Records that describe objects
####################
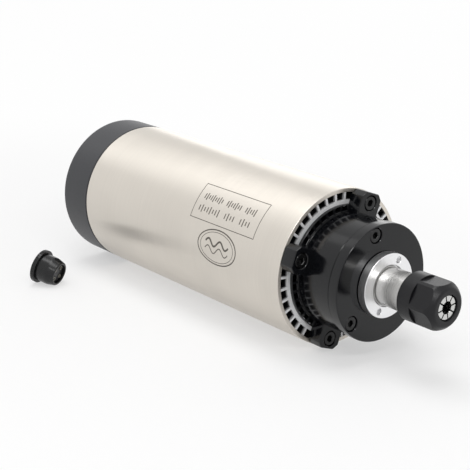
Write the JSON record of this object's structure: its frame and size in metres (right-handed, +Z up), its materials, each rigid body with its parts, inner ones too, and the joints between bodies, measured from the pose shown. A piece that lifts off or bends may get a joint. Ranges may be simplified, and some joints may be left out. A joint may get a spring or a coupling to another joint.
{
  "type": "motor spindle",
  "caption": "Air-cooled router motor spindle with a steel sleeve, black front bell with screw lugs, collet chuck and a loose power plug.",
  "frame": {"origin": "on the spindle axis at the front end of the steel sleeve", "axes": "+X along the spindle axis towards the tool, +Z up; it lies on its sleeve with the loose plug beside it"},
  "size_m": [0.271, 0.1196, 0.08],
  "materials": {
    "brushed_stainless": "brushed round the sleeve",
    "extruded_aluminium": "extruded and faced",
    "black_cast_aluminium": "black anodised satin",
    "cap_grey": "moulded slate grey",
    "lamination_steel": "varnished laminations",
    "copper": "varnished copper wire",
    "rotor_aluminium": "die cast",
    "turned_aluminium": "turned bright",
    "black_screw": "black oxide",
    "bearing_steel": "ground and lapped",
    "brass_cage": "pressed",
    "ground_steel": "ground",
    "blackened_steel": "black oxide satin",
    "collet_steel": "ground spring steel",
    "fan_plastic": "moulded",
    "gasket_rubber": "matt",
    "spring_steel": "tempered",
    "plug_plastic": "moulded black",
    "insert_plastic": "moulded black",
    "contact_metal": "plated"
  },
  "bodies": {
    "housing": {"outer_sleeve": "brushed_stainless", "stator_housing": "extruded_aluminium", "stator_core": "lamination_steel", "stator_windings": "copper", "front_bell": "black_cast_aluminium", "front_bell_screws": "black_screw", "front_flange": "black_cast_aluminium", "flange_screws": "black_screw", "front_bearing_outer_races": "bearing_steel", "rear_bearing_outer_race": "bearing_steel", "rear_bracket": "extruded_aluminium", "preload_washer": "spring_steel", "rear_cap": "cap_grey", "cap_gasket": "gasket_rubber", "rear_cap_screws": "black_screw", "inlet_shell": "contact_metal", "inlet_nut": "contact_metal", "inlet_insert": "insert_plastic", "inlet_pins": "contact_metal", "plug_body": "plug_plastic", "plug_ring": "plug_plastic", "plug_insert": "insert_plastic", "plug_contacts": "contact_metal"},
    "rotor": {"shaft": "ground_steel", "dust_ring": "turned_aluminium", "rotor_core": "lamination_steel", "rotor_cage": "rotor_aluminium", "front_bearing_inner_races": "bearing_steel", "rear_bearing_inner_race": "bearing_steel", "cooling_fan": "fan_plastic", "fan_clip": "spring_steel"},
    "front_ball_sets": {"front_bearing_balls": "bearing_steel", "front_bearing_cages": "brass_cage"},
    "rear_ball_set": {"rear_bearing_balls": "bearing_steel", "rear_bearing_cage": "brass_cage"},
    "collet": {"collet": "collet_steel"},
    "nut": {"collet_nut": "blackened_steel"}
  },
  "joints": [
    {"name": "shaft_spin", "type": "hinge", "parent": "housing", "child": "rotor", "pos_m": [0, 0, 0], "axis": [1, 0, 0], "continuous": true},
    {"name": "front_balls_orbit", "type": "hinge", "parent": "housing", "child": "front_ball_sets", "pos_m": [0, 0, 0], "axis": [1, 0, 0], "continuous": true},
    {"name": "rear_balls_orbit", "type": "hinge", "parent": "housing", "child": "rear_ball_set", "pos_m": [0, 0, 0], "axis": [1, 0, 0], "continuous": true},
    {"name": "collet_travel", "type": "slide", "parent": "rotor", "child": "collet", "axis": [1, 0, 0], "range_m": [0, 0.008]},
    {"name": "nut_turn", "type": "hinge", "parent": "collet", "child": "nut", "pos_m": [0.06, 0, 0], "axis": [1, 0, 0], "range_deg": [0, 2881]}
  ],
  "couplings": [
    {"joint": "front_balls_orbit", "follows": "shaft_spin", "ratio": 0.4011},
    {"joint": "rear_balls_orbit", "follows": "shaft_spin", "ratio": 0.3987},
    {"joint": "nut_turn", "follows": "collet_travel", "rad_per_m": 6283.2}
  ]
}
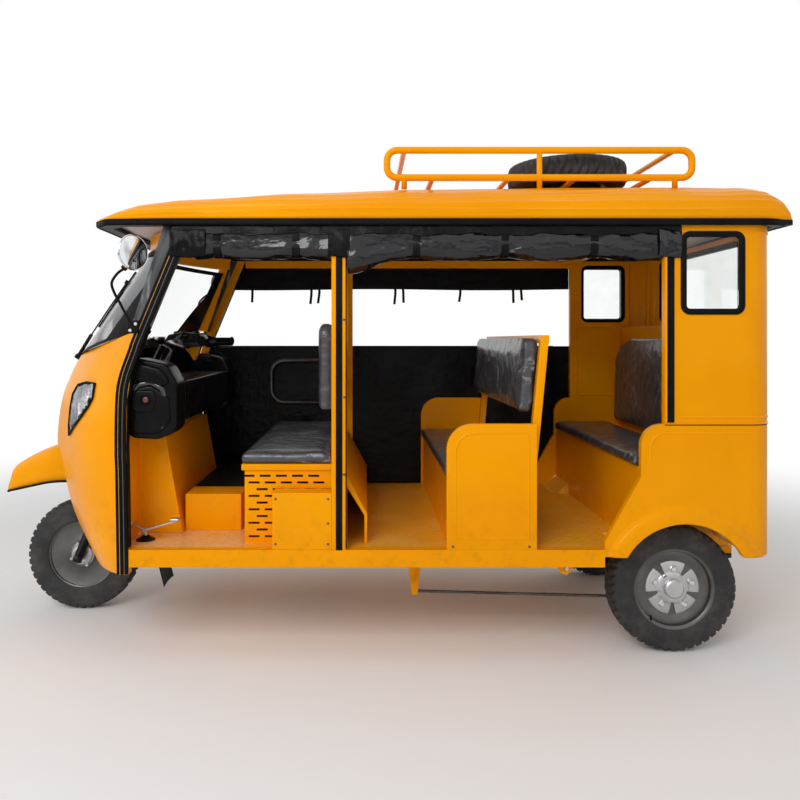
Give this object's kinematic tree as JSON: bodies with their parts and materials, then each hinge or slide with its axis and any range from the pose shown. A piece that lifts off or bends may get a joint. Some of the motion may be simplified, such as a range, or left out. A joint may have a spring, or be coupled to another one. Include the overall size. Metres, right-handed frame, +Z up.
{
  "type": "three-wheeled auto rickshaw",
  "caption": "Covered three-wheeled passenger taxi with a handlebar-steered front wheel, two powered rear wheels, bench seats, side curtains and a roof rack.",
  "frame": {"origin": "on the ground, below the centre of the whole box", "axes": "-X to the front, +X to the rear, -Y to the vehicle's left, +Z up"},
  "size_m": [3.346, 1.632, 2.06],
  "materials": {
    "yellow_paint": "glossy, dusty",
    "black_paint": "satin",
    "cream_paint": "satin",
    "dark_trim": "glossy",
    "seal_rubber": "matte",
    "tyre_rubber": "matte, dusty",
    "rim_steel": "satin",
    "bare_metal": "satin",
    "cast_metal": "rough",
    "window_pane": "clear",
    "lamp_lens": "clear",
    "tail_lens": "glossy",
    "seat_vinyl": "film-wrapped vinyl",
    "curtain_vinyl": "glossy coated cloth",
    "tread_plate": "chequered"
  },
  "bodies": {
    "chassis": {"front_cowl": "yellow_paint", "headlamps": "lamp_lens", "windshield_glass": "window_pane", "windshield_seal": "seal_rubber", "front_pillars": "yellow_paint", "roof_panel": "yellow_paint", "roof_edge_trim": "dark_trim", "roof_frame": "yellow_paint", "centre_pillars": "yellow_paint", "ladder_frame": "yellow_paint", "floor_pan": "tread_plate", "front_bulkhead": "yellow_paint", "floor_step": "yellow_paint", "dashboard": "dark_trim", "foot_pedals": "bare_metal", "driver_seat_tray": "yellow_paint", "engine_cover": "yellow_paint", "battery_box": "yellow_paint", "driver_cushion": "seat_vinyl", "driver_backrest": "seat_vinyl", "guard_rail": "bare_metal", "middle_bench_frame": "yellow_paint", "middle_cushion": "seat_vinyl", "middle_backrest": "seat_vinyl", "rear_quarter_left": "yellow_paint", "rear_quarter_right": "yellow_paint", "rear_wall": "yellow_paint", "window_seals": "seal_rubber", "window_glass": "window_pane", "tail_lamps": "tail_lens", "rear_bench_frame": "yellow_paint", "rear_cushion": "seat_vinyl", "rear_backrest": "seat_vinyl", "curtain_roll_left": "curtain_vinyl", "curtain_band_right": "curtain_vinyl", "curtain_sheet_right": "curtain_vinyl", "roof_rack": "yellow_paint", "spare_wheel": "tyre_rubber", "mirrors": "dark_trim", "wiper": "dark_trim", "rear_axle": "black_paint", "propeller_shaft": "black_paint", "engine_block": "cast_metal", "exhaust": "cast_metal", "brake_linkage": "yellow_paint", "roof_lining": "cream_paint"},
    "steering": {"front_fork": "black_paint", "handlebar": "black_paint", "instrument_cluster": "dark_trim", "front_mudguard": "yellow_paint"},
    "front_wheel": {"front_tyre": "tyre_rubber", "front_rim": "rim_steel"},
    "rear_left_wheel": {"rear_left_tyre": "tyre_rubber", "rear_left_rim": "rim_steel"},
    "rear_right_wheel": {"rear_right_tyre": "tyre_rubber", "rear_right_rim": "rim_steel"}
  },
  "joints": [
    {"name": "steering_turn", "type": "hinge", "parent": "chassis", "child": "steering", "pos_m": [-1.32, 0, 0.26], "axis": [0.3795, 0, 0.9252], "range_deg": [-35, 35]},
    {"name": "front_wheel_spin", "type": "hinge", "parent": "steering", "child": "front_wheel", "pos_m": [-1.32, 0, 0.26], "axis": [0, 1, 0], "continuous": true},
    {"name": "rear_left_wheel_spin", "type": "hinge", "parent": "chassis", "child": "rear_left_wheel", "pos_m": [1.27, -0.47, 0.26], "axis": [0, 1, 0], "continuous": true},
    {"name": "rear_right_wheel_spin", "type": "hinge", "parent": "chassis", "child": "rear_right_wheel", "pos_m": [1.27, 0.47, 0.26], "axis": [0, 1, 0], "continuous": true}
  ]
}
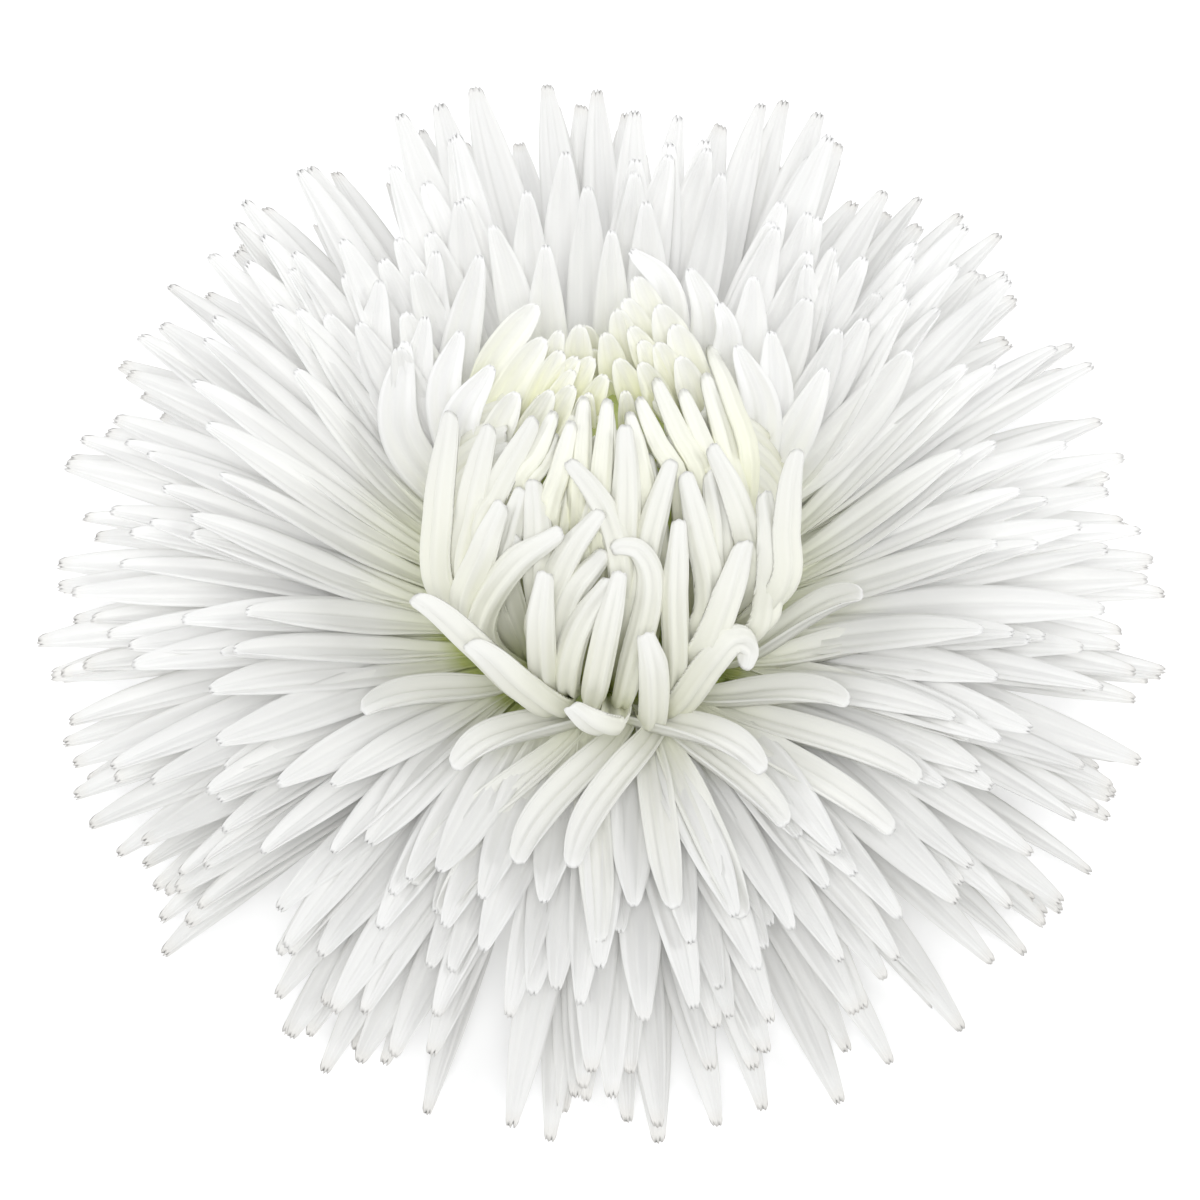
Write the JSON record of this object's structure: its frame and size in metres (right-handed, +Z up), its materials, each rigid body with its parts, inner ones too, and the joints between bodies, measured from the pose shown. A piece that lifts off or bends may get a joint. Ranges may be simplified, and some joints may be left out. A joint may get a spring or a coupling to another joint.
{
  "type": "chrysanthemum bloom",
  "caption": "Fully double white chrysanthemum bloom, face up on its cut stalk stub: long radiating florets in layers round a ball of incurved florets with a pale yellow-green heart.",
  "frame": {"origin": "on the surface that the bloom lies on, under the middle of its bounding box", "axes": "+Z up along the axis of the bloom, away from the stalk; -Y towards the side that the picture shows in front"},
  "size_m": [0.1206, 0.1202, 0.0501],
  "materials": {
    "stalk_green": "fresh green stalk, faintly ribbed and downy, with a paler moist cut face",
    "calyx_green": "matte green bracts with a darker midrib and thin pale dry edges",
    "petal_white": "satin white petal, slightly translucent, with fine lengthwise veins and a yellow-green base",
    "heart_yellow": "satin pale yellow-green petal, slightly translucent, greener towards the base"
  },
  "bodies": {
    "root": {"stem": "stalk_green", "calyx": "calyx_green", "white_florets": "petal_white", "heart_florets": "heart_yellow"}
  },
  "joints": []
}
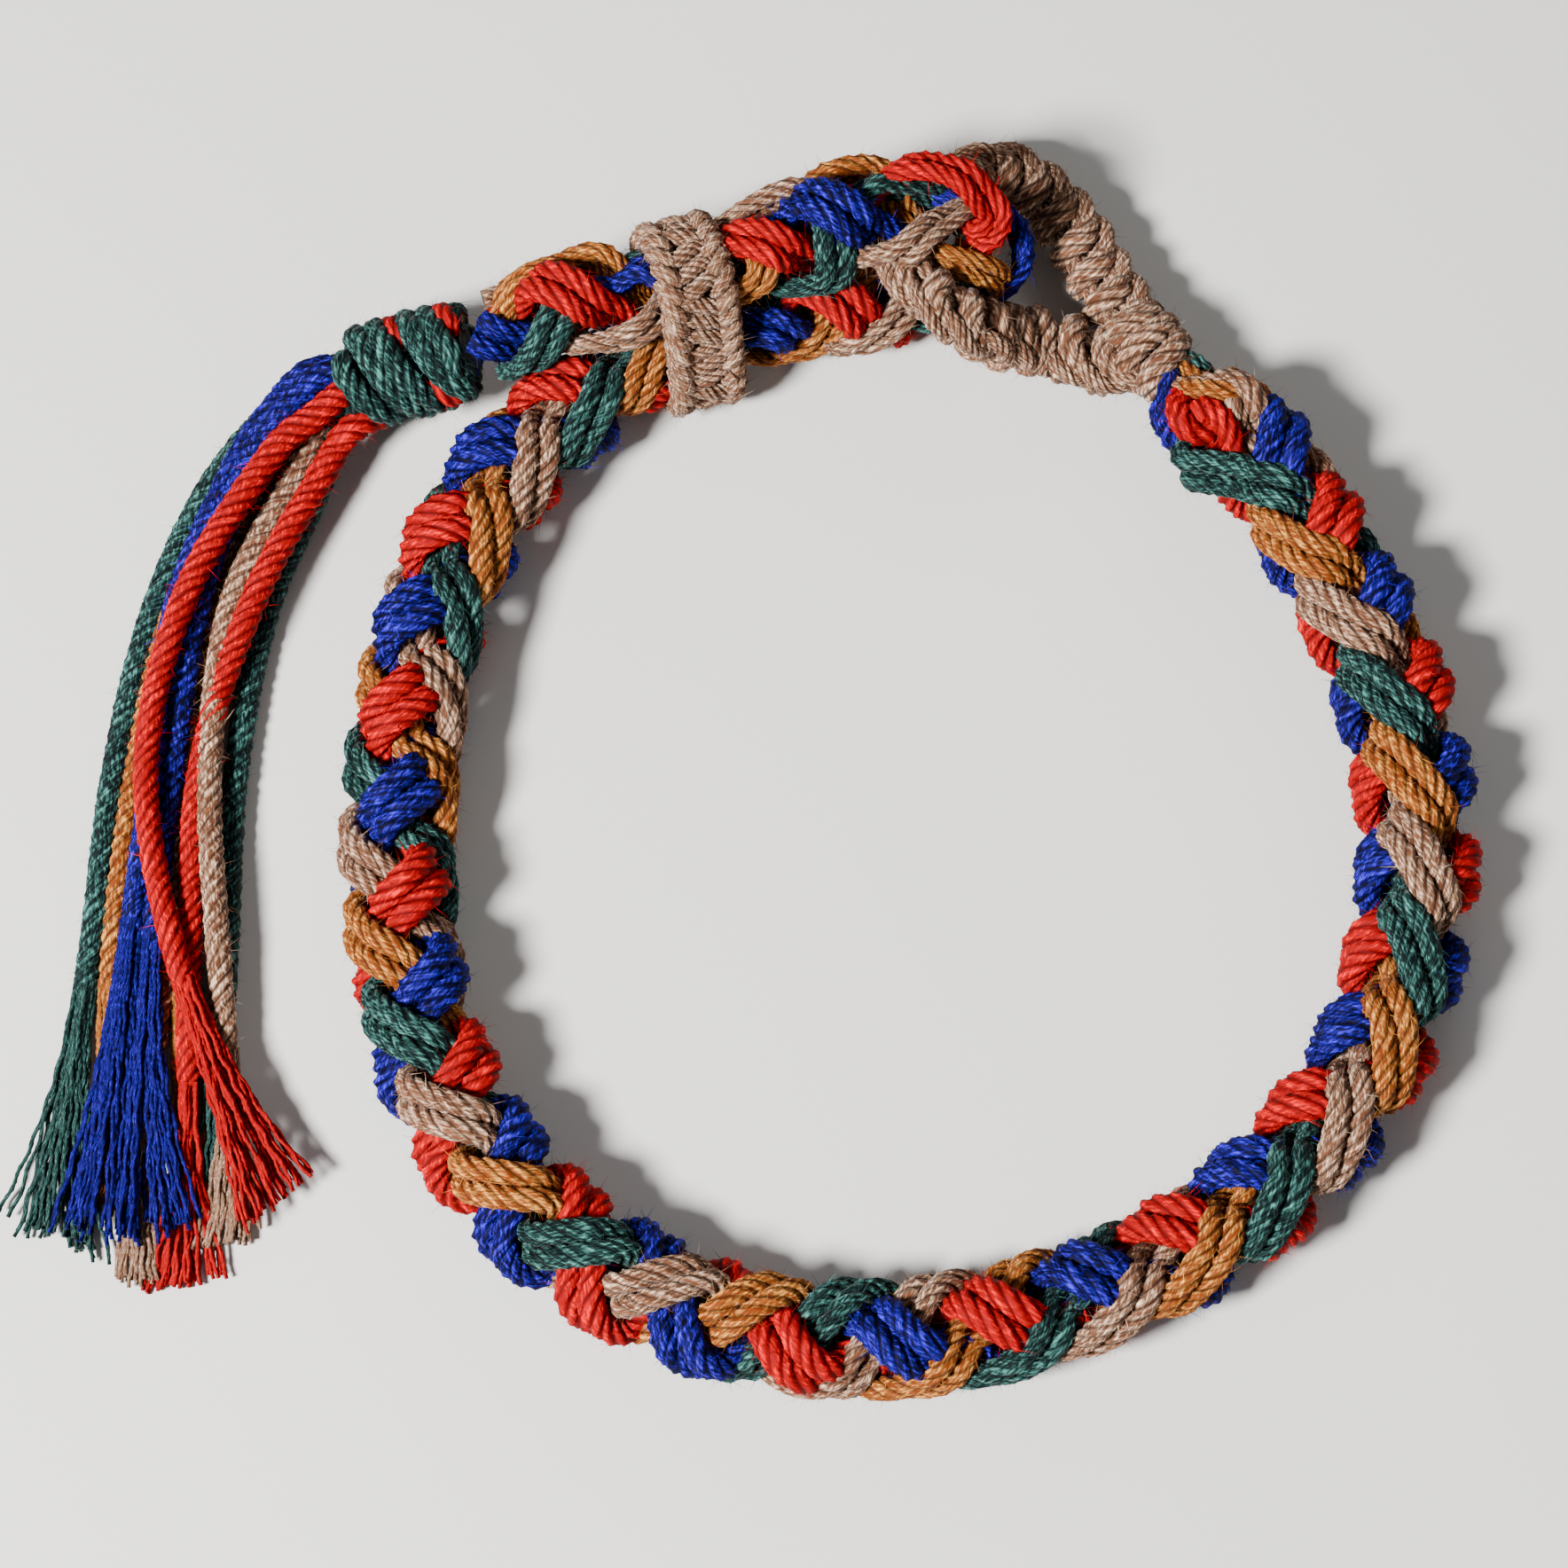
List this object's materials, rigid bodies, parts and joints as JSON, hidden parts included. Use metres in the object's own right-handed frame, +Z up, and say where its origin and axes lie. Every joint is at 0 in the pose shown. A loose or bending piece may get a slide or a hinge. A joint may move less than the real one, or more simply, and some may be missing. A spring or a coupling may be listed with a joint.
{
  "type": "braided bracelet",
  "caption": "Round braided wool bracelet with an eye loop, a knotted sliding band, a wrapped end knot and a long tassel.",
  "frame": {"origin": "middle of the ring that the braid makes, on the surface that the bracelet lies on", "axes": "+Z is up from the surface, +Y is towards the side with the sliding band, +X is towards the side with the eye loop's foot; the tassel hangs on the -X side"},
  "size_m": [0.0962, 0.09, 0.0145],
  "materials": {
    "wool_green": "twisted matt wool",
    "wool_taupe": "twisted matt wool, mottled",
    "wool_ochre": "twisted matt wool",
    "wool_red": "twisted matt wool",
    "wool_blue": "twisted matt wool"
  },
  "bodies": {
    "root": {"strand_green": "wool_green", "strand_taupe": "wool_taupe", "strand_ochre": "wool_ochre", "strand_red": "wool_red", "strand_blue": "wool_blue", "eye_loop": "wool_taupe", "slider_band": "wool_taupe", "end_knot": "wool_green", "tassel": "wool_red"}
  },
  "joints": []
}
####################
_Given task_: In the records above, locate the line that contains "List this object's". Repeat it and every line after it, exactly, and nothing else.

_Task result_:
List this object's materials, rigid bodies, parts and joints as JSON, hidden parts included. Use metres in the object's own right-handed frame, +Z up, and say where its origin and axes lie. Every joint is at 0 in the pose shown. A loose or bending piece may get a slide or a hinge. A joint may move less than the real one, or more simply, and some may be missing. A spring or a coupling may be listed with a joint.
{
  "type": "braided bracelet",
  "caption": "Round braided wool bracelet with an eye loop, a knotted sliding band, a wrapped end knot and a long tassel.",
  "frame": {"origin": "middle of the ring that the braid makes, on the surface that the bracelet lies on", "axes": "+Z is up from the surface, +Y is towards the side with the sliding band, +X is towards the side with the eye loop's foot; the tassel hangs on the -X side"},
  "size_m": [0.0962, 0.09, 0.0145],
  "materials": {
    "wool_green": "twisted matt wool",
    "wool_taupe": "twisted matt wool, mottled",
    "wool_ochre": "twisted matt wool",
    "wool_red": "twisted matt wool",
    "wool_blue": "twisted matt wool"
  },
  "bodies": {
    "root": {"strand_green": "wool_green", "strand_taupe": "wool_taupe", "strand_ochre": "wool_ochre", "strand_red": "wool_red", "strand_blue": "wool_blue", "eye_loop": "wool_taupe", "slider_band": "wool_taupe", "end_knot": "wool_green", "tassel": "wool_red"}
  },
  "joints": []
}